TrackBack URL for this entry:
http://www.typepad.com/services/trackback/6a011570955d69970b01676866ef3a970b
Listed below are links to weblogs that reference What you can and can't learn from charity:water:
What you can and can't learn from charity:water
At last week's Institute of Fundraising Conference I heard charity:water mentioned as a great fundraising case study in numerous sessions - including my own! Whilst I'm a big fan of their communications and fundraising and think most charities can learn a lot from them, I also think it is dangerous to think that their approach to fundraising can be applied to every charity.

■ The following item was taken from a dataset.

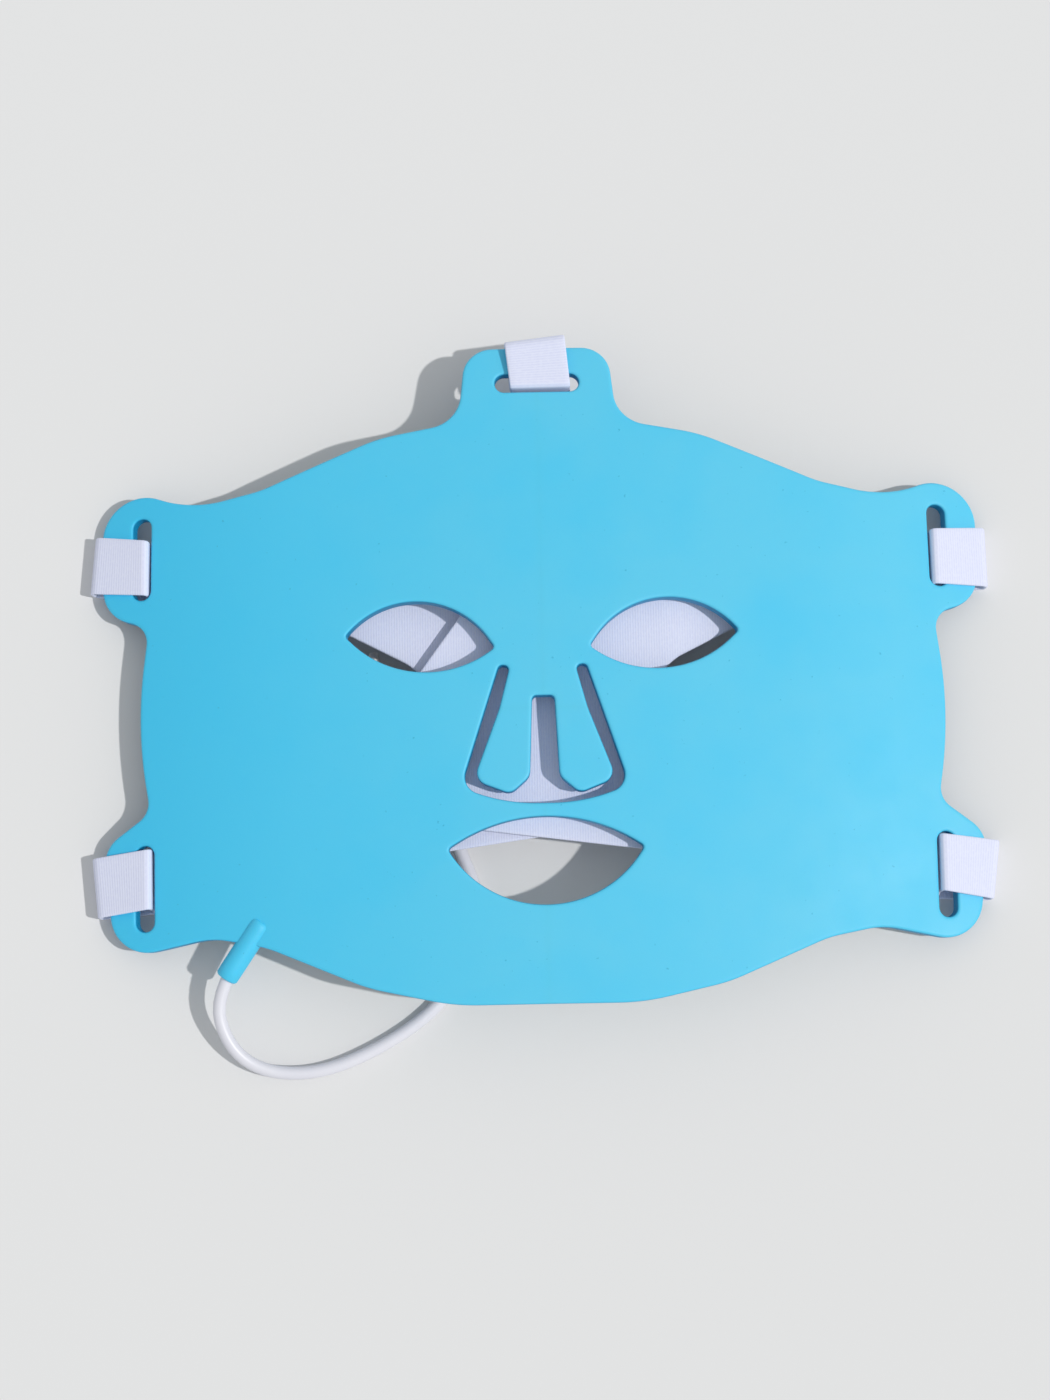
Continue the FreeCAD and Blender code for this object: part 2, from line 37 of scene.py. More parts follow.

What I love about charity:water
First of all, charity:water are outstanding storytellers. Their video content is stunning and they know how to push people's emotional buttons and tell great stories about their work.
Secondly, they give donors clear, interesting and relevant feedback on what their donations achieve. Their transparency is fabulous and they make donors feel appreciated.
Finally they are excellent at building a community. They make it easy to share stories, they make you feel good about giving and bring people together around their cause.
Why charity:water's approach to fundraising won't work for everyone
They are still a relatively small charity . In 2011 they raised $18 million dollars. To get into the top 200 US Charities you need to be raising $30million+.
Their culture is built around openness, conversation, content curation etc - for established, slow moving organisation this is difficult to replicate - though this doesn't mean you shouldn't try!
Their fundraising model isn't particularly diverse and is built around online donations and sponsored events. This works brilliantly for them, but I'd always recommend fundraising departments have as diverse a portfolio of income as possible.
I believe their '100% of public donations going directly to projects' is a great marketing gimmick for them (and they fully audit it), but damages the sector as a whole by perpetuating the myth that charity admin costs are a bad thing.
So, please continue to admire charity:water and the great work they do, but don't think that they have all the fundraising answers! I'm pretty sure they'd be the first to admit the same.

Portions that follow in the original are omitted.